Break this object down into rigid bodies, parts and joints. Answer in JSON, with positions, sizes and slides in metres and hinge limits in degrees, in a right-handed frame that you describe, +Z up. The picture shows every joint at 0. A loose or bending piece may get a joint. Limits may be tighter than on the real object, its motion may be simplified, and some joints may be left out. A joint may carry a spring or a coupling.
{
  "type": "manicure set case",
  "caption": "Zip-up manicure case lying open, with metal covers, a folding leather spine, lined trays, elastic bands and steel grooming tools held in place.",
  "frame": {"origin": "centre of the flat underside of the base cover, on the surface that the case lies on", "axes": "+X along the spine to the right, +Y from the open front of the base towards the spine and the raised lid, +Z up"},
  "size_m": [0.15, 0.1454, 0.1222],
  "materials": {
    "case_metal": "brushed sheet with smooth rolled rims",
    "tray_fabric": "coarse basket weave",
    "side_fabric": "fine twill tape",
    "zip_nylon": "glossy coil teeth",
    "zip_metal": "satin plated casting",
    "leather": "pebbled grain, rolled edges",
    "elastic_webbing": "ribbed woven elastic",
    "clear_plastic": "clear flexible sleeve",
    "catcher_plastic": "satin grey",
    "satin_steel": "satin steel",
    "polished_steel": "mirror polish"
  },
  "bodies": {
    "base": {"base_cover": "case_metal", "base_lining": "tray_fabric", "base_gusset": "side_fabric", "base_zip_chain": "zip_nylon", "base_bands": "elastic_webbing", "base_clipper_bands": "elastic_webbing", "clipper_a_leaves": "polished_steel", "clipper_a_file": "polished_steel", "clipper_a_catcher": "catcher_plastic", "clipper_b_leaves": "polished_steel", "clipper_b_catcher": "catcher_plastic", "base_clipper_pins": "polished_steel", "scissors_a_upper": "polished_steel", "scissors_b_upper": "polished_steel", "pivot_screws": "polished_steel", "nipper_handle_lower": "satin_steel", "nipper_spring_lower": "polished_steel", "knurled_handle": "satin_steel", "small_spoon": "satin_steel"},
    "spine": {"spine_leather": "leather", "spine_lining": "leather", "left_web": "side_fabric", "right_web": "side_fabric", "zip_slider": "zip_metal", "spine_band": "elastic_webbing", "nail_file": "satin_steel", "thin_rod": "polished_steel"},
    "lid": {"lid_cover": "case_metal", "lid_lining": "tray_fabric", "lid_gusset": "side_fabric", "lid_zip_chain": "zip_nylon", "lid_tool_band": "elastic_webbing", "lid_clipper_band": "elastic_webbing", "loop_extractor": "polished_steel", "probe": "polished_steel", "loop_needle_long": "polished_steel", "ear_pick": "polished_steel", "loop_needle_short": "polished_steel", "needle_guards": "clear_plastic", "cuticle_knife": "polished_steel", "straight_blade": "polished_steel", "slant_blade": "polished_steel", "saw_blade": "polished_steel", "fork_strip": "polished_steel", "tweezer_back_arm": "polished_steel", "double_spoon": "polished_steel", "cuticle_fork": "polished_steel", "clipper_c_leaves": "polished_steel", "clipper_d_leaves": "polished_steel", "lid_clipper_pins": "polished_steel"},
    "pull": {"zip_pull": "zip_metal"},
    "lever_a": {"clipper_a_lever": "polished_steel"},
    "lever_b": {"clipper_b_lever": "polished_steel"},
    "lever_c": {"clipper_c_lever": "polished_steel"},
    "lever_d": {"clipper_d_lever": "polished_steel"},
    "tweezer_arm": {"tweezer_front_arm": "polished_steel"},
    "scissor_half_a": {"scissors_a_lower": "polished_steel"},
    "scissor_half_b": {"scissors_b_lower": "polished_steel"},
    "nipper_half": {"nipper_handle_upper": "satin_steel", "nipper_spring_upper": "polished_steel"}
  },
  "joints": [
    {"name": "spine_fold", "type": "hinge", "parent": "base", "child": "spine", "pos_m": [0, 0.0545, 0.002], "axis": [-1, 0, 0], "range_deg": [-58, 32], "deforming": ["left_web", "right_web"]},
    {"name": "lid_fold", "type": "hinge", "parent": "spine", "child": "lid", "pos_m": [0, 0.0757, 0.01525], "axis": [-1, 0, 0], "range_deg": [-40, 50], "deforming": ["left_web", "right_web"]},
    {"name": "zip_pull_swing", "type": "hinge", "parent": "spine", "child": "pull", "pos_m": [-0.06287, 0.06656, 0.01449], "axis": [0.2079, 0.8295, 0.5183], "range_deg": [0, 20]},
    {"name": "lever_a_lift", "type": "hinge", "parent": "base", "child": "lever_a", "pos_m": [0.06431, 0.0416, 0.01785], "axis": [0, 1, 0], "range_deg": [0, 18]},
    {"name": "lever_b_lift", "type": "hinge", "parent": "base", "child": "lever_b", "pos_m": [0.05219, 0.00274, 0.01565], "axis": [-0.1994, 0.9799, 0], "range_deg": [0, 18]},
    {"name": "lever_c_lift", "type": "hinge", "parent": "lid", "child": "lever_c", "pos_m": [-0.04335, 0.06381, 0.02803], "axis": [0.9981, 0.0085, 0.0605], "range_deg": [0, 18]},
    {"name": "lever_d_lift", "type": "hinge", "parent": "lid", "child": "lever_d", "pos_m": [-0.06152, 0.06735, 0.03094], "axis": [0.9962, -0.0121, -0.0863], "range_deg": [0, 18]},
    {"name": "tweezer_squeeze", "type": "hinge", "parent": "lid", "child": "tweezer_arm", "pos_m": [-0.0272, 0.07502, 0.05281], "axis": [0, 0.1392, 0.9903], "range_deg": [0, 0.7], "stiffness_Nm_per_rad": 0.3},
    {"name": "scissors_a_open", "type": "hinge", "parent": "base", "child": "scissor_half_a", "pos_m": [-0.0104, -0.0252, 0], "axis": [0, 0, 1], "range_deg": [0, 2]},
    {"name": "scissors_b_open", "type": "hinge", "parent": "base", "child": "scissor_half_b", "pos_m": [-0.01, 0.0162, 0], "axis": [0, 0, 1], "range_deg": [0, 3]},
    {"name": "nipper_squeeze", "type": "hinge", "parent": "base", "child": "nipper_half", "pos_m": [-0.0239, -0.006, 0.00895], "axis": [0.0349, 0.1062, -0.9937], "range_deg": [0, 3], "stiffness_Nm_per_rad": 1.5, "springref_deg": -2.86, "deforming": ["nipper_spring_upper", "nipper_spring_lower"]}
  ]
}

+--

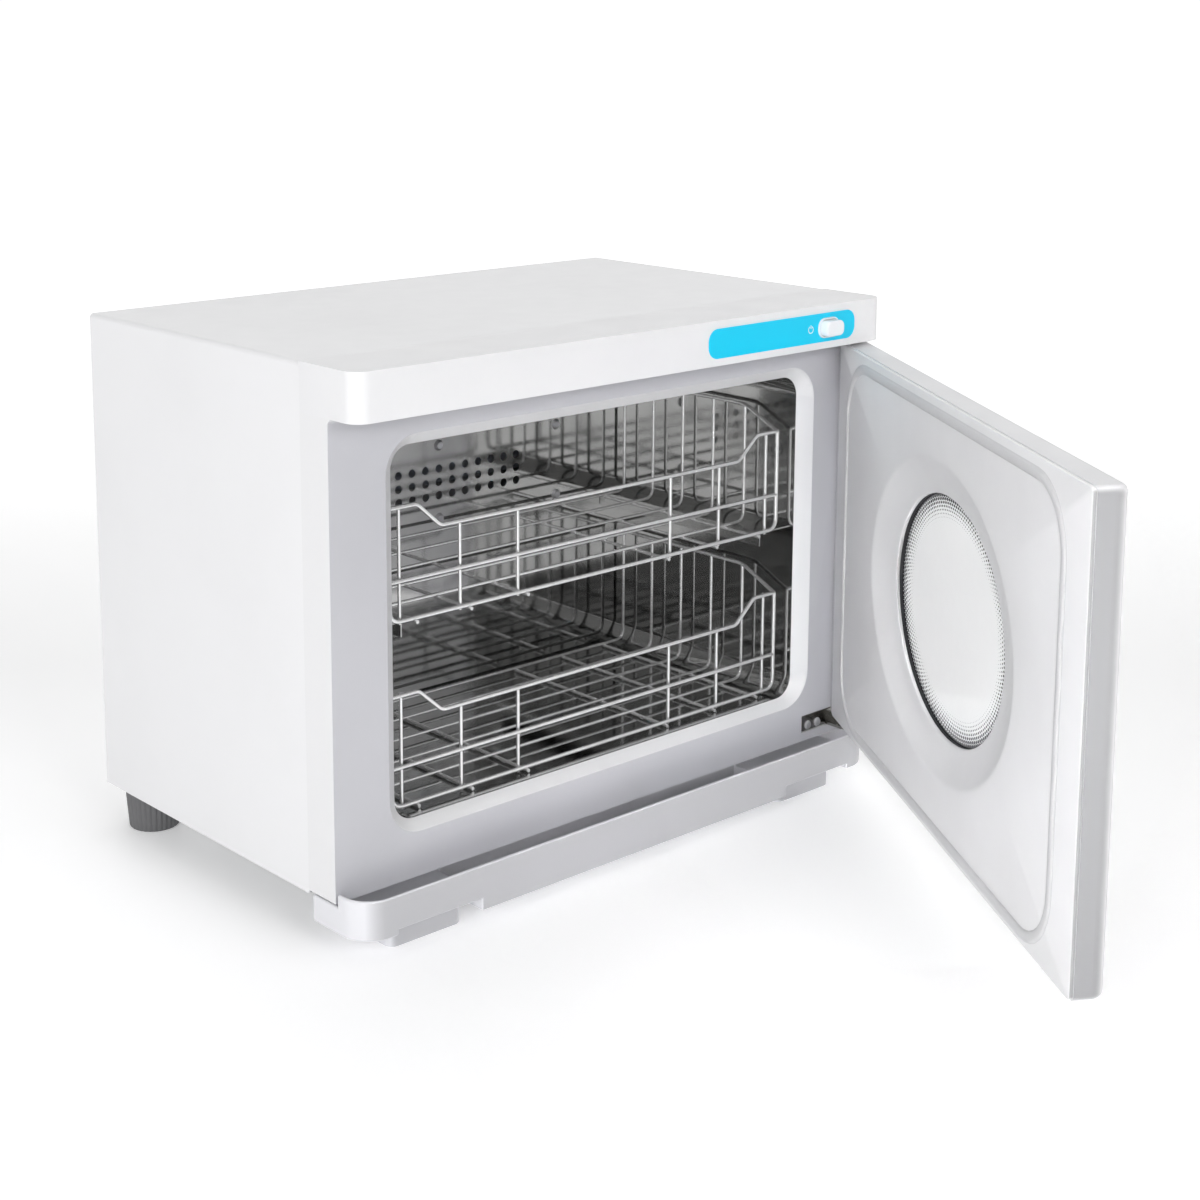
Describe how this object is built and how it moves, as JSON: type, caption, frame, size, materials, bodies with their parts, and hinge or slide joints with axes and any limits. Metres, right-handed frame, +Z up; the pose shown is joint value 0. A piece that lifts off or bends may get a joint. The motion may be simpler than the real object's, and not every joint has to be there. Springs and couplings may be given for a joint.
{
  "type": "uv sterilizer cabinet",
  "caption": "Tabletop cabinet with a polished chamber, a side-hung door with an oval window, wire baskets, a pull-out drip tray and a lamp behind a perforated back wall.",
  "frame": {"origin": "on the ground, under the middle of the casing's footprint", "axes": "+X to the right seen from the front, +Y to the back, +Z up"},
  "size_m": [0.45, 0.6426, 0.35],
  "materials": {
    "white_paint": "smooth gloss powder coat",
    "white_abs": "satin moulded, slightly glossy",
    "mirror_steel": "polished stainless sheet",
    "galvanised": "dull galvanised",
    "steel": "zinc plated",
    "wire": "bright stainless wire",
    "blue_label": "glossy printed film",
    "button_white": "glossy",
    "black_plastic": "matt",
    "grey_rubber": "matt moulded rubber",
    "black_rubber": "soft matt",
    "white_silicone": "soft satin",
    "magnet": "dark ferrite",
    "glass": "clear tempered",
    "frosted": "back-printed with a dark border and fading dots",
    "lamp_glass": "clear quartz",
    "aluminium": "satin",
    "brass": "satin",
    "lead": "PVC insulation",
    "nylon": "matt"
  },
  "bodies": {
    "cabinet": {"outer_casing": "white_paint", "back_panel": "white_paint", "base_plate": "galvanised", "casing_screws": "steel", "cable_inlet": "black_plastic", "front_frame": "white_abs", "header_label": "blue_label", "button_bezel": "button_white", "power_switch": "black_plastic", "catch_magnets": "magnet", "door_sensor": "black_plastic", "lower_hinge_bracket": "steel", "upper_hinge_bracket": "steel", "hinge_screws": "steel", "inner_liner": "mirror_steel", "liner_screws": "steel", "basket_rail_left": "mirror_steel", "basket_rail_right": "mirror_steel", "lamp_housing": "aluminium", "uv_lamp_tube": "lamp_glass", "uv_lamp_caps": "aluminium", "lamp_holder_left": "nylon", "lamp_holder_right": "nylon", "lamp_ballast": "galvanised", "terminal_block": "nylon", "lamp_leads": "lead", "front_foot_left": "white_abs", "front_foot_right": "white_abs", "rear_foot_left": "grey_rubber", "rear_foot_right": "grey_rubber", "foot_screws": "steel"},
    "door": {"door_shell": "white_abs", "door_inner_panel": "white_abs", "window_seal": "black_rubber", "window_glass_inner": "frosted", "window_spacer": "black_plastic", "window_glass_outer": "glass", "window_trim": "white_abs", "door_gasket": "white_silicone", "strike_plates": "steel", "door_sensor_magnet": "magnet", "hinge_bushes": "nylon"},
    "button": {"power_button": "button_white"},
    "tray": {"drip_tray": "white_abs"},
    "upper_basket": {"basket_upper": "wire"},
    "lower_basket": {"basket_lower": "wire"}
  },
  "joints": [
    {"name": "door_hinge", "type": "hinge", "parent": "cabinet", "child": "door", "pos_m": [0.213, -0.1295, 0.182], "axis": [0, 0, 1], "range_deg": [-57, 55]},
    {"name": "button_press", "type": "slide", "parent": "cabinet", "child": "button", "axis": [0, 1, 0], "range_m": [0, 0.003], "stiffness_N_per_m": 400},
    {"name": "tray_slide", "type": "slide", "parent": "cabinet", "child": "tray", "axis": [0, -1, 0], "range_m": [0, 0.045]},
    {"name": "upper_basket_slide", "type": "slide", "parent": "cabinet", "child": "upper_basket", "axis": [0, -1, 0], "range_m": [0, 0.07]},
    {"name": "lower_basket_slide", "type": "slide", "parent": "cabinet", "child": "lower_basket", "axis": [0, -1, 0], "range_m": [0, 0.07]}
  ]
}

+--

_Requirements_
List all lines in the material containing the string "JSON".

_Expected answer_
Break this object down into rigid bodies, parts and joints. Answer in JSON, with positions, sizes and slides in metres and hinge limits in degrees, in a right-handed frame that you describe, +Z up. The picture shows every joint at 0. A loose or bending piece may get a joint. Limits may be tighter than on the real object, its motion may be simplified, and some joints may be left out. A joint may carry a spring or a coupling.
Describe how this object is built and how it moves, as JSON: type, caption, frame, size, materials, bodies with their parts, and hinge or slide joints with axes and any limits. Metres, right-handed frame, +Z up; the pose shown is joint value 0. A piece that lifts off or bends may get a joint. The motion may be simpler than the real object's, and not every joint has to be there. Springs and couplings may be given for a joint.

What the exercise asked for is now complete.